=== EXTRACTED ENTRIES ===

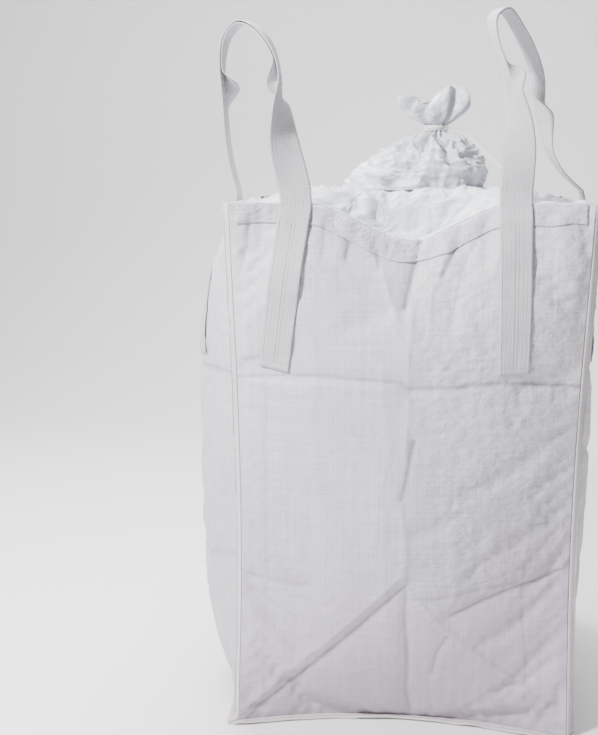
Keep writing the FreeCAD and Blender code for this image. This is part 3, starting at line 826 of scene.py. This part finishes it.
def make_floor_seam(walls):
    """The seam allowances that flare out on the floor."""
    pieces, lines = [], []
    for k, wall in enumerate(WALLS):
        line = base_line(wall, walls)
        along, outward = (np.array(v) for v in WALLS[wall])
        n = len(line)
        s = np.linspace(-1, 1, n)
        columns = []
        for t in np.linspace(0, 1, 6):
            wave = patches(s * 9, s * 0 + k, 40 + k)
            width = 0.024 + 0.004 * patches(s * 5, s * 0, 60 + k) + 0.004 * smooth((s - 0.3) / 0.6)
            ring = line + outward * (t * width)[:, None]
            ring += along * (s * 0.022 * t * smooth((np.abs(s) - 0.9) / 0.1))[:, None]
            ring[:, 2] = 0.0065 - 0.003 * t + 0.004 * (wave + 0.5) * t
            ring[:, 2] = np.maximum(ring[:, 2], 0.0020)
            columns.append(ring)
        pieces.append(np.array(columns).transpose(1, 0, 2))
        stitch_row = pieces[-1][:, 3]
        lines.append([(p + np.array((0, 0, 0.0022)), (0, 0, 1)) for p in stitch_row[6:-6:3]])
    points, faces, offset = [], [], 0
    for grid in pieces:
        n, m = grid.shape[:2]
        faces += quads(np.arange(n * m).reshape(n, m) + offset)
        points.append(grid.reshape(-1, 3))
        offset += n * m
    points = np.vstack(points)
    obj = mesh_object("floor_fin", points, faces, points[:, :2], cloth_marks(len(points), 0.6))
    thicken(obj, 0.0030, 0.0)
    finish_piece(obj, "seam", "seam_cloth", "bag", "base_seam")
    thread = stitches("floor_thread", lines, 0.0085, 0.0007)
    finish_piece(thread, "edge_thread", "sewing_thread", "bag", "base_seam_stitching")


# ---- top panel and spout ----


def make_top(walls):
    tree = cad_tree("top_panel")
    angles, rings = 384, 64
    grid = np.empty((angles, rings, 3))
    edge = {wall: walls[wall][:, -1, :] for wall in WALLS}
    for i in range(angles):
        angle = 2 * math.pi * (i + 0.5) / angles
        c, s = math.cos(angle), math.sin(angle)
        wall = "right" if c > abs(s) else "left" if -c > abs(s) else "rear" if s > 0 else "front"
        lateral = float(np.dot((c, s), WALLS[wall][0][:2])) / max(abs(c), abs(s))
        row = edge[wall]
        at = (lateral + 1) / 2 * (len(row) - 1)
        rim = row[int(at)] * (1 - at % 1) + row[min(int(at) + 1, len(row) - 1)] * (at % 1)
        root = np.array((SPOUT_RADIUS * c, SPOUT_RADIUS * s, SPOUT_BASE_Z))
        for j, t in enumerate(np.linspace(0, 1, rings)):
            p = rim * (1 - t) + root * t
            p[:2] -= p[:2] / np.linalg.norm(p[:2]) * 0.003 * (1 - t)
            hit = tree.ray_cast(Vector((p[0], p[1], 1.7)), Vector((0, 0, -1)), 0.6)[0]
            if hit is not None:
                blend = min(1.0, t / 0.10)
                p[2] = p[2] * (1 - blend) + hit.z * blend
            grid[i, j] = p
    x, y = grid[..., 0], grid[..., 1]
    t = np.linspace(0, 1, rings)[None, :]
    angle = np.arctan2(y, x)
    around = angle / (2 * math.pi) * 64
    fade = smooth(t / 0.12) * smooth((1 - t) / 0.06)
    rise = 0.013 * (crumple(x * 11, y * 11, 3, 3) - 0.3)
    rise += 0.008 * (crumple(around * 1.0, np.hypot(x, y) * 9, 9, 2) - 0.3)
    gathers = np.exp(-((x - 0.01) / 0.12) ** 2) * smooth((-y - 0.20) / 0.1)
    rise += 0.012 * gathers * crumple(x * 26, y * 6, 21, 2)
    grid[..., 2] += rise * fade
    uv = np.stack([x, y], -1)
    obj = grid_object("top_sheet", grid, uv, None, closed=True)
    thicken(obj, 0.0010, 0.0)
    finish_piece(obj, "film", "light_cloth", "bag", "top_panel")


# Spout's left and right outline in the front view, from its seam to the tie: (height, left, right)
SPOUT_OUTLINE = (
    (1.428, -0.205, 0.205), (1.450, -0.178, 0.208), (1.475, -0.152, 0.209), (1.500, -0.122, 0.204),
    (1.525, -0.088, 0.194), (1.548, -0.050, 0.172), (1.568, -0.008, 0.144),
    (1.582, 0.026, 0.112), (1.592, 0.042, 0.098),
)
MOUTH_OUTLINE = (
    (1.608, 0.042, 0.098), (1.620, 0.018, 0.122), (1.636, -0.008, 0.144),
    (1.655, -0.020, 0.156), (1.672, -0.014, 0.150),
)


def ring_shape(angle, height, pleats, seed):
    """Irregular pleats round a gathered tube, as a share of its radius."""
    wave = np.cos(pleats * angle + 2.2 * patches(angle * 1.6, angle * 0 + height * 8, seed))
    return wave + 0.6 * patches(angle * 3.4, angle * 0 + height * 14, seed + 1)


def tube(outline, count, gather, seed, pleats):
    """Rings of cloth from an outline; gather is how deep the pleats are, by ring."""
    angles = 288
    curve = spline([(0, left, z, right) for z, left, right in outline], count)
    grid = np.empty((angles, count, 3))
    angle = np.linspace(-math.pi, math.pi, angles, endpoint=False)
    for j, (_, left, z, right) in enumerate(curve):
        radius, centre = (right - left) / 2, (right + left) / 2
        depth = gather(j / (count - 1))
        r = radius * (1 + depth * ring_shape(angle, z, pleats, seed))
        grid[:, j, 0] = centre + r * np.cos(angle)
        grid[:, j, 1] = r * np.sin(angle)
        grid[:, j, 2] = z
    return grid, angle


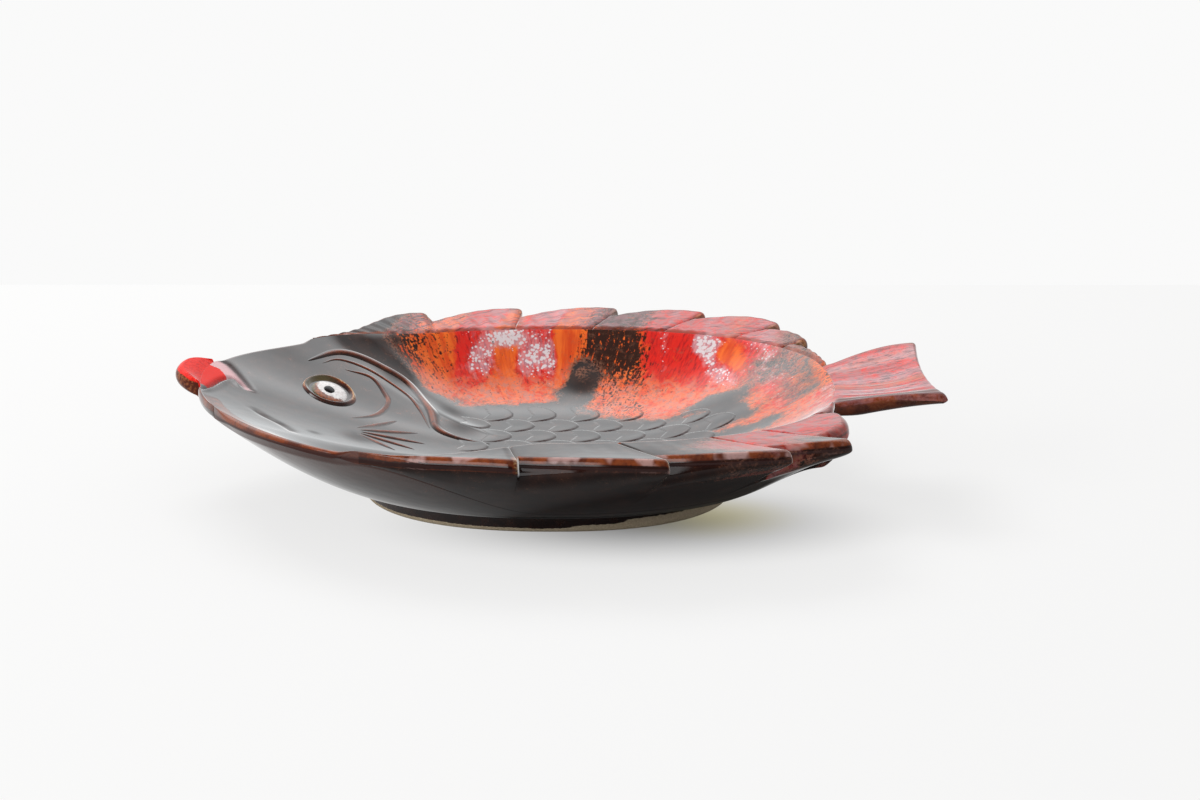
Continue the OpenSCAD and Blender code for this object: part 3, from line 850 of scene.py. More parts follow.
def tail_skin():
    first, last = belly_fin_to - 360 - 0.9, back_fin_from
    edge_steps = np.array([0, 0.002, 0.006, 0.013, 0.022, 0.034])
    inner = np.linspace(0.05, 0.95, detail(60, 30))
    across = np.concatenate([edge_steps, inner, 1 - edge_steps[::-1]])
    a = first + (last - first) * across
    b = np.mod(a, 360)
    reach = body_reach(b)
    ex, ey, ez, eb = reach * cosd(a), reach * sind(a), edge_height(b), under_height(b, reach)
    bow = 1 - (2 * across - 1) ** 2
    tip_x = tail_reach + tail_length - tail_hollow * bow - tail_lean * across
    tip_y = (across - 1 + tail_back_side) * tail_width
    tip_z = tail_tip + tail_lean * across
    side = np.minimum(across, 1 - across)
    round_off = quarter_round(side * tail_span, corner_radius)
    bend = (mix(0.1, 0.12, across) - wall_slope(b)) * crease_amount(b)
    loft = Loft()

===

*OBJECTIVE*.
Take the listing above and write it out again exactly.

*SOLUTION FOR THIS TASK*.
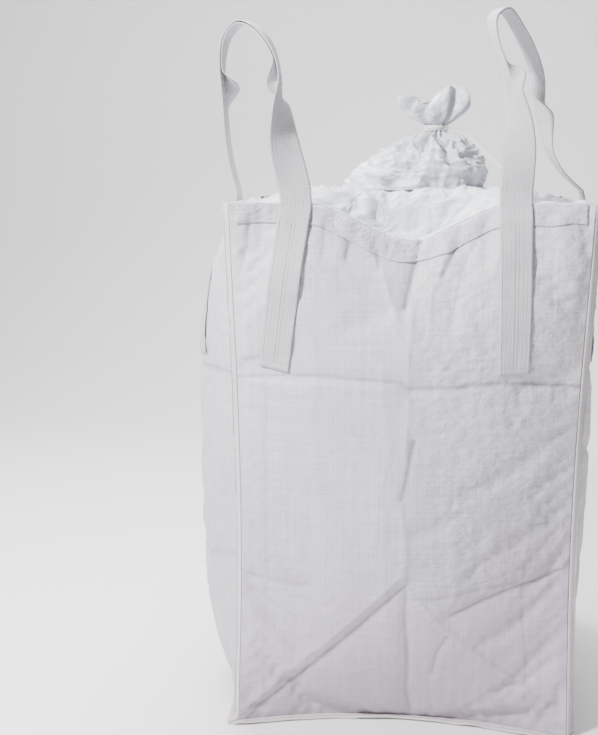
Keep writing the FreeCAD and Blender code for this image. This is part 3, starting at line 826 of scene.py. This part finishes it.
def make_floor_seam(walls):
    """The seam allowances that flare out on the floor."""
    pieces, lines = [], []
    for k, wall in enumerate(WALLS):
        line = base_line(wall, walls)
        along, outward = (np.array(v) for v in WALLS[wall])
        n = len(line)
        s = np.linspace(-1, 1, n)
        columns = []
        for t in np.linspace(0, 1, 6):
            wave = patches(s * 9, s * 0 + k, 40 + k)
            width = 0.024 + 0.004 * patches(s * 5, s * 0, 60 + k) + 0.004 * smooth((s - 0.3) / 0.6)
            ring = line + outward * (t * width)[:, None]
            ring += along * (s * 0.022 * t * smooth((np.abs(s) - 0.9) / 0.1))[:, None]
            ring[:, 2] = 0.0065 - 0.003 * t + 0.004 * (wave + 0.5) * t
            ring[:, 2] = np.maximum(ring[:, 2], 0.0020)
            columns.append(ring)
        pieces.append(np.array(columns).transpose(1, 0, 2))
        stitch_row = pieces[-1][:, 3]
        lines.append([(p + np.array((0, 0, 0.0022)), (0, 0, 1)) for p in stitch_row[6:-6:3]])
    points, faces, offset = [], [], 0
    for grid in pieces:
        n, m = grid.shape[:2]
        faces += quads(np.arange(n * m).reshape(n, m) + offset)
        points.append(grid.reshape(-1, 3))
        offset += n * m
    points = np.vstack(points)
    obj = mesh_object("floor_fin", points, faces, points[:, :2], cloth_marks(len(points), 0.6))
    thicken(obj, 0.0030, 0.0)
    finish_piece(obj, "seam", "seam_cloth", "bag", "base_seam")
    thread = stitches("floor_thread", lines, 0.0085, 0.0007)
    finish_piece(thread, "edge_thread", "sewing_thread", "bag", "base_seam_stitching")


# ---- top panel and spout ----


def make_top(walls):
    tree = cad_tree("top_panel")
    angles, rings = 384, 64
    grid = np.empty((angles, rings, 3))
    edge = {wall: walls[wall][:, -1, :] for wall in WALLS}
    for i in range(angles):
        angle = 2 * math.pi * (i + 0.5) / angles
        c, s = math.cos(angle), math.sin(angle)
        wall = "right" if c > abs(s) else "left" if -c > abs(s) else "rear" if s > 0 else "front"
        lateral = float(np.dot((c, s), WALLS[wall][0][:2])) / max(abs(c), abs(s))
        row = edge[wall]
        at = (lateral + 1) / 2 * (len(row) - 1)
        rim = row[int(at)] * (1 - at % 1) + row[min(int(at) + 1, len(row) - 1)] * (at % 1)
        root = np.array((SPOUT_RADIUS * c, SPOUT_RADIUS * s, SPOUT_BASE_Z))
        for j, t in enumerate(np.linspace(0, 1, rings)):
            p = rim * (1 - t) + root * t
            p[:2] -= p[:2] / np.linalg.norm(p[:2]) * 0.003 * (1 - t)
            hit = tree.ray_cast(Vector((p[0], p[1], 1.7)), Vector((0, 0, -1)), 0.6)[0]
            if hit is not None:
                blend = min(1.0, t / 0.10)
                p[2] = p[2] * (1 - blend) + hit.z * blend
            grid[i, j] = p
    x, y = grid[..., 0], grid[..., 1]
    t = np.linspace(0, 1, rings)[None, :]
    angle = np.arctan2(y, x)
    around = angle / (2 * math.pi) * 64
    fade = smooth(t / 0.12) * smooth((1 - t) / 0.06)
    rise = 0.013 * (crumple(x * 11, y * 11, 3, 3) - 0.3)
    rise += 0.008 * (crumple(around * 1.0, np.hypot(x, y) * 9, 9, 2) - 0.3)
    gathers = np.exp(-((x - 0.01) / 0.12) ** 2) * smooth((-y - 0.20) / 0.1)
    rise += 0.012 * gathers * crumple(x * 26, y * 6, 21, 2)
    grid[..., 2] += rise * fade
    uv = np.stack([x, y], -1)
    obj = grid_object("top_sheet", grid, uv, None, closed=True)
    thicken(obj, 0.0010, 0.0)
    finish_piece(obj, "film", "light_cloth", "bag", "top_panel")


# Spout's left and right outline in the front view, from its seam to the tie: (height, left, right)
SPOUT_OUTLINE = (
    (1.428, -0.205, 0.205), (1.450, -0.178, 0.208), (1.475, -0.152, 0.209), (1.500, -0.122, 0.204),
    (1.525, -0.088, 0.194), (1.548, -0.050, 0.172), (1.568, -0.008, 0.144),
    (1.582, 0.026, 0.112), (1.592, 0.042, 0.098),
)
MOUTH_OUTLINE = (
    (1.608, 0.042, 0.098), (1.620, 0.018, 0.122), (1.636, -0.008, 0.144),
    (1.655, -0.020, 0.156), (1.672, -0.014, 0.150),
)


def ring_shape(angle, height, pleats, seed):
    """Irregular pleats round a gathered tube, as a share of its radius."""
    wave = np.cos(pleats * angle + 2.2 * patches(angle * 1.6, angle * 0 + height * 8, seed))
    return wave + 0.6 * patches(angle * 3.4, angle * 0 + height * 14, seed + 1)


def tube(outline, count, gather, seed, pleats):
    """Rings of cloth from an outline; gather is how deep the pleats are, by ring."""
    angles = 288
    curve = spline([(0, left, z, right) for z, left, right in outline], count)
    grid = np.empty((angles, count, 3))
    angle = np.linspace(-math.pi, math.pi, angles, endpoint=False)
    for j, (_, left, z, right) in enumerate(curve):
        radius, centre = (right - left) / 2, (right + left) / 2
        depth = gather(j / (count - 1))
        r = radius * (1 + depth * ring_shape(angle, z, pleats, seed))
        grid[:, j, 0] = centre + r * np.cos(angle)
        grid[:, j, 1] = r * np.sin(angle)
        grid[:, j, 2] = z
    return grid, angle


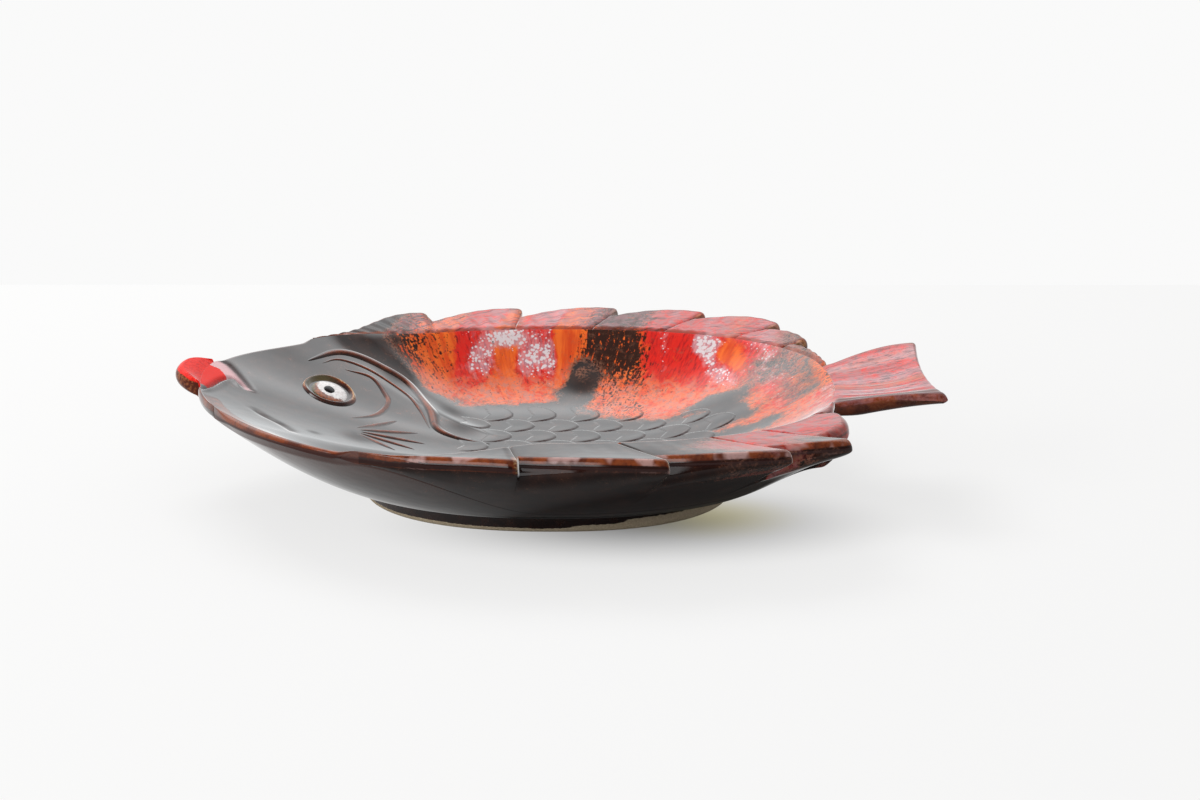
Continue the OpenSCAD and Blender code for this object: part 3, from line 850 of scene.py. More parts follow.
def tail_skin():
    first, last = belly_fin_to - 360 - 0.9, back_fin_from
    edge_steps = np.array([0, 0.002, 0.006, 0.013, 0.022, 0.034])
    inner = np.linspace(0.05, 0.95, detail(60, 30))
    across = np.concatenate([edge_steps, inner, 1 - edge_steps[::-1]])
    a = first + (last - first) * across
    b = np.mod(a, 360)
    reach = body_reach(b)
    ex, ey, ez, eb = reach * cosd(a), reach * sind(a), edge_height(b), under_height(b, reach)
    bow = 1 - (2 * across - 1) ** 2
    tip_x = tail_reach + tail_length - tail_hollow * bow - tail_lean * across
    tip_y = (across - 1 + tail_back_side) * tail_width
    tip_z = tail_tip + tail_lean * across
    side = np.minimum(across, 1 - across)
    round_off = quarter_round(side * tail_span, corner_radius)
    bend = (mix(0.1, 0.12, across) - wall_slope(b)) * crease_amount(b)
    loft = Loft()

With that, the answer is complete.